MOBILIZATION OF NATURALLY OCCURRING URANIUM FOLLOWING THE INFLUX OF NITRATE INTO AQUIFER SEDIMENTS

Nitrate has been proposed to stimulate the mobilization of naturally occurring uranium from sediments into groundwater. The direct role of nitrate stimulated U mobility was tested in a series of upflow column bioreactors. Shallow subsurface sediments were collected from an alluvial aquifer in the Platte River Floodplain. Groundwater collected from the borehole revealed a reduced environment (~ -300 mV and dissolved oxygen <0.1ppm). The presence of reduced uranium species in sediments, U(IV), (50% total U) was confirmed by XANES. Up-flow column reactors were packed with natural sediment and 50:70 mesh quartz sand (50% mass/mass) under an anoxic atmosphere (Ar:CO₂:H₂; 80:15:5) and amended with a continuous flow of anoxic (Ar:CO_2; 80:20) bicarbonate buffered artificial groundwater (pH 7.2) at a flow rate of 12 cm/day.
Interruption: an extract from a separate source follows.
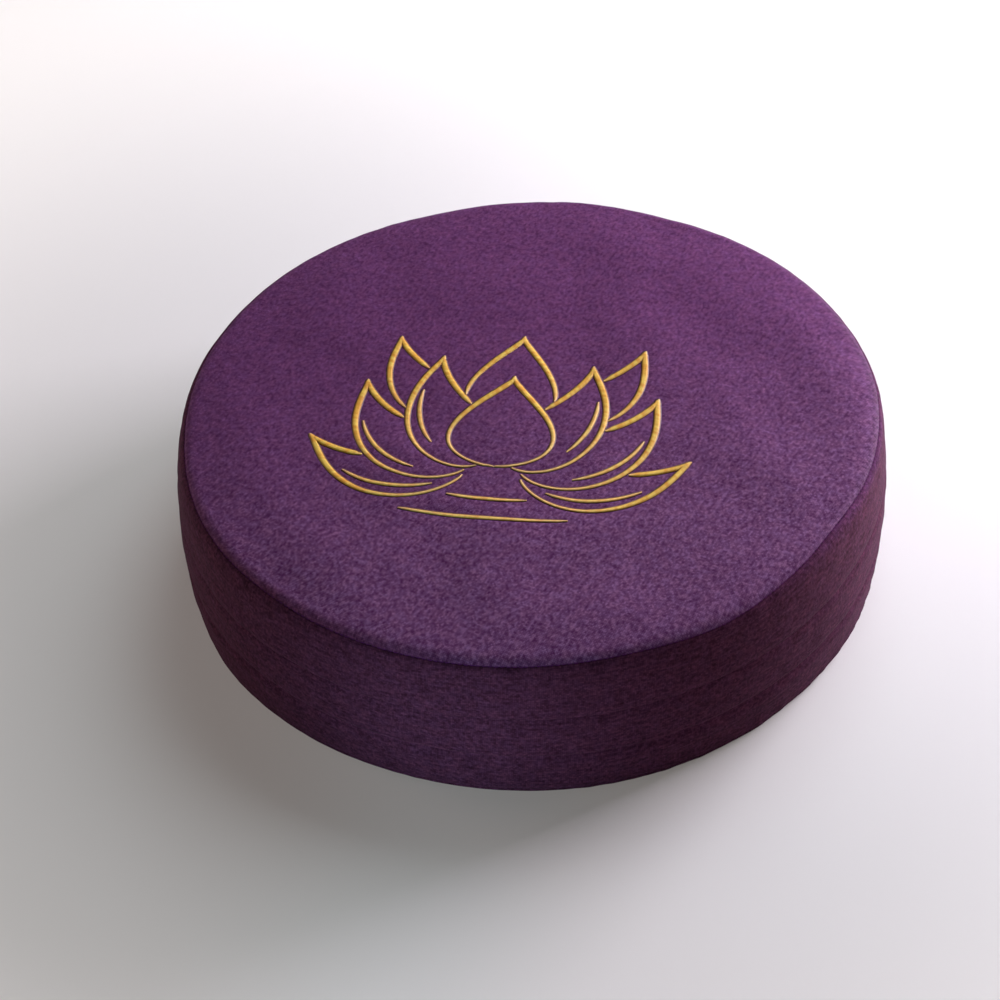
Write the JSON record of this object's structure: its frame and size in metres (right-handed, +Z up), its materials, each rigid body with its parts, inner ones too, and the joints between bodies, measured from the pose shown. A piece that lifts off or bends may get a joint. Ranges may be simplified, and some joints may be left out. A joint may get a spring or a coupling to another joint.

All columns underwent a pre-equilibration period where nitrate was omitted from the groundwater medium. During column pre-equilibration, uranium was measured in the column effluent indicating U desorption. When U concentrations were consistently measured below 1ppb, nitrate was added to the influent in duplicate reactors. Duplicate reactors in which nitrate was omitted served as a control for medium-uranium interactions and duplicate reactors amended with nitrate and azide served as a control for microbial mediated interactions. Following the nitrate amendment, U effluent concentrations increased after 8 days reaching a maximum of 10 ppb. Concurrent with increases in U effluent concentration, nitrate was reduced. During this period, the concentration of nitrate in the effluent decreased and nitrite was measured (up to 0.4mM). No significant loss of uranium was observed (<1 ppb) in the reactors in which nitrate was omitted or azide was added. No significant nitrate reduction was observed in reactors in which azide was added, indicating microbial nitrate reduction was suppressed. Together these results indicate that microbial activity, specifically nitrate reduction, is one mechanism driving U mobilization from natural sediments. We also observed the mobilization of U from sediments following desorption of U from the mineral surfaces demonstrating that, in addition to nitrate mediated U mobilization, desorption also plays a role in the mobilization of naturally occurring U.